- What you are asked to do -
Extract exactly those lines that lie between the start of the material and the line with "EDGE = 0.0001", including both boundary lines and no others.

- Data section -

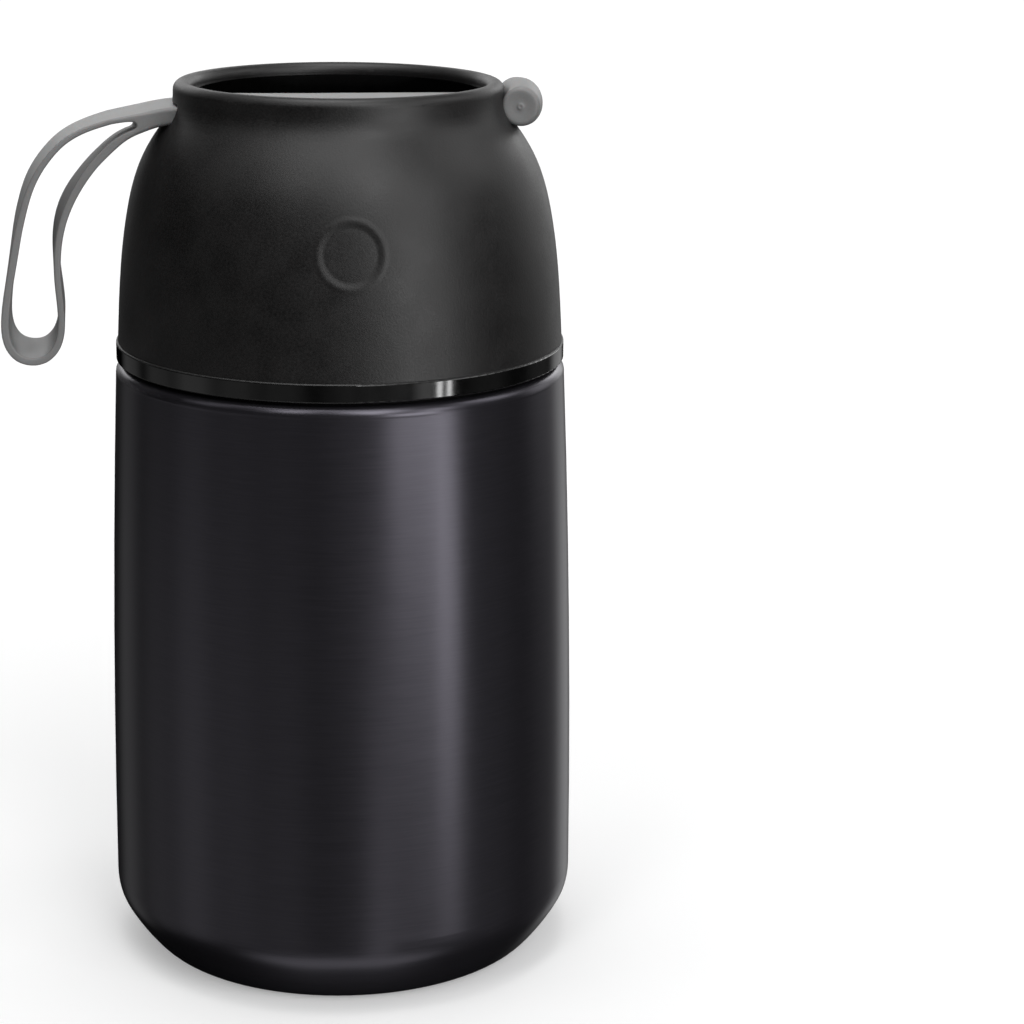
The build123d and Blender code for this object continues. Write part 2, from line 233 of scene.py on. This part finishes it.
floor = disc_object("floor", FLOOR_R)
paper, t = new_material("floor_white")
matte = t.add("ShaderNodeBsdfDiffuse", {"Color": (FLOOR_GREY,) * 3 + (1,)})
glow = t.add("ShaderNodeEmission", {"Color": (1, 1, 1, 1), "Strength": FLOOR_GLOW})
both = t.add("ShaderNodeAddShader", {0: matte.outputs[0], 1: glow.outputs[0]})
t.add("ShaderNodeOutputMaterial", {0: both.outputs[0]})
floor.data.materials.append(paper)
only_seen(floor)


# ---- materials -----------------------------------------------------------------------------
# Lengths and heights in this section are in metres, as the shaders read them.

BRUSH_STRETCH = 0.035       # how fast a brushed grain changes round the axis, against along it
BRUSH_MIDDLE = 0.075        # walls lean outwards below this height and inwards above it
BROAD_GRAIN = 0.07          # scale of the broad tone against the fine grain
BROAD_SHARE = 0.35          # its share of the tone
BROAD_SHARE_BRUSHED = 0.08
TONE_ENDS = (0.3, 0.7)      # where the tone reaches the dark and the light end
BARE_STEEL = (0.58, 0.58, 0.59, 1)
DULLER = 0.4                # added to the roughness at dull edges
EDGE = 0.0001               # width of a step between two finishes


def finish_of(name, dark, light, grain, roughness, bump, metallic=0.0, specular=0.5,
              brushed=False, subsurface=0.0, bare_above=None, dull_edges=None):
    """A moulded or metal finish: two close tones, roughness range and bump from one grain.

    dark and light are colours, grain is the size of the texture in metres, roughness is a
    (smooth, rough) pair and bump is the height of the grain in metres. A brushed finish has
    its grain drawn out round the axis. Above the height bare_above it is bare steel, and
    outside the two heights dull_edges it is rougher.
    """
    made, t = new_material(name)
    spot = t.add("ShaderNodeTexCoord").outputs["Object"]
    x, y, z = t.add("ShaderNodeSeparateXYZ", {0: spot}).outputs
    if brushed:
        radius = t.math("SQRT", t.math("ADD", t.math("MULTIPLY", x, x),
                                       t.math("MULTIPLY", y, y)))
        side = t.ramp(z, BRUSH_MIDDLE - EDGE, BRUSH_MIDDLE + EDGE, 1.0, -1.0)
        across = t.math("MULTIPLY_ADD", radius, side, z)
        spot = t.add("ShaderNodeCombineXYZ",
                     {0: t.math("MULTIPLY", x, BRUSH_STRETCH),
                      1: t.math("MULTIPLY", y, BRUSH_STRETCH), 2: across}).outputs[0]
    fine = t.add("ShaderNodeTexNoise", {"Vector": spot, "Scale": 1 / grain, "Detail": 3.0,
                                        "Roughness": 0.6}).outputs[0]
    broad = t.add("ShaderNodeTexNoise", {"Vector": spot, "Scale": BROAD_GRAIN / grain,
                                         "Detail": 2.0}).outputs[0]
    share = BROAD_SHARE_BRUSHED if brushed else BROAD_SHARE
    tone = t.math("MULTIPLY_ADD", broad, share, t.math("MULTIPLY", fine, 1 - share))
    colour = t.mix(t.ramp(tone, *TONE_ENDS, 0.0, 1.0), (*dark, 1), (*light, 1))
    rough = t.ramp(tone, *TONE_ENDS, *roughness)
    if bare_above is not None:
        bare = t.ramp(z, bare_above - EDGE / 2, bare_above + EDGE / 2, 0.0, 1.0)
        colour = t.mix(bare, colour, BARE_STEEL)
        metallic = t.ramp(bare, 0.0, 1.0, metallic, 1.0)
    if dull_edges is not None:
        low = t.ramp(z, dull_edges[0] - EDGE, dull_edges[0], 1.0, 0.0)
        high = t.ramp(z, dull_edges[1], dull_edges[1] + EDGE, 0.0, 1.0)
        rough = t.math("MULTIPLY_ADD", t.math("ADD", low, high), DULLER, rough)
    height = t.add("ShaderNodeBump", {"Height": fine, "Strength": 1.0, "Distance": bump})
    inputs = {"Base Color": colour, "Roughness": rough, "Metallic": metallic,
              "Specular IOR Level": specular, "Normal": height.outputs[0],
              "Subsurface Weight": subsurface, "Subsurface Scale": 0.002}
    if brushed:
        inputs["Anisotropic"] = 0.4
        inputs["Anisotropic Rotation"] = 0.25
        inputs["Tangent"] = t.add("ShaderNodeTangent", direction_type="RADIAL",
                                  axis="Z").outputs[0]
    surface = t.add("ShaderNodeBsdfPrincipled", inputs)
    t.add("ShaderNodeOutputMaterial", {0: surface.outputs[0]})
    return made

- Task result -
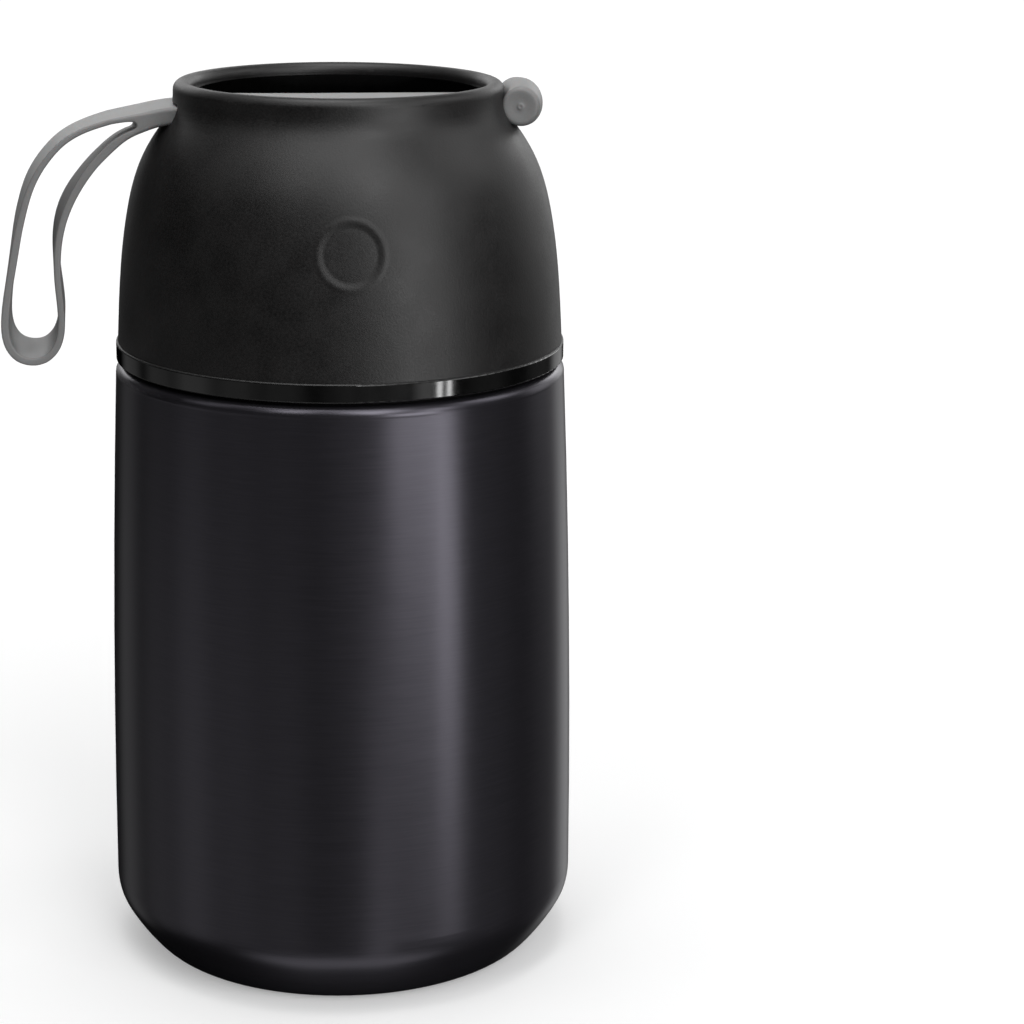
The build123d and Blender code for this object continues. Write part 2, from line 233 of scene.py on. This part finishes it.
floor = disc_object("floor", FLOOR_R)
paper, t = new_material("floor_white")
matte = t.add("ShaderNodeBsdfDiffuse", {"Color": (FLOOR_GREY,) * 3 + (1,)})
glow = t.add("ShaderNodeEmission", {"Color": (1, 1, 1, 1), "Strength": FLOOR_GLOW})
both = t.add("ShaderNodeAddShader", {0: matte.outputs[0], 1: glow.outputs[0]})
t.add("ShaderNodeOutputMaterial", {0: both.outputs[0]})
floor.data.materials.append(paper)
only_seen(floor)


# ---- materials -----------------------------------------------------------------------------
# Lengths and heights in this section are in metres, as the shaders read them.

BRUSH_STRETCH = 0.035       # how fast a brushed grain changes round the axis, against along it
BRUSH_MIDDLE = 0.075        # walls lean outwards below this height and inwards above it
BROAD_GRAIN = 0.07          # scale of the broad tone against the fine grain
BROAD_SHARE = 0.35          # its share of the tone
BROAD_SHARE_BRUSHED = 0.08
TONE_ENDS = (0.3, 0.7)      # where the tone reaches the dark and the light end
BARE_STEEL = (0.58, 0.58, 0.59, 1)
DULLER = 0.4                # added to the roughness at dull edges
EDGE = 0.0001               # width of a step between two finishes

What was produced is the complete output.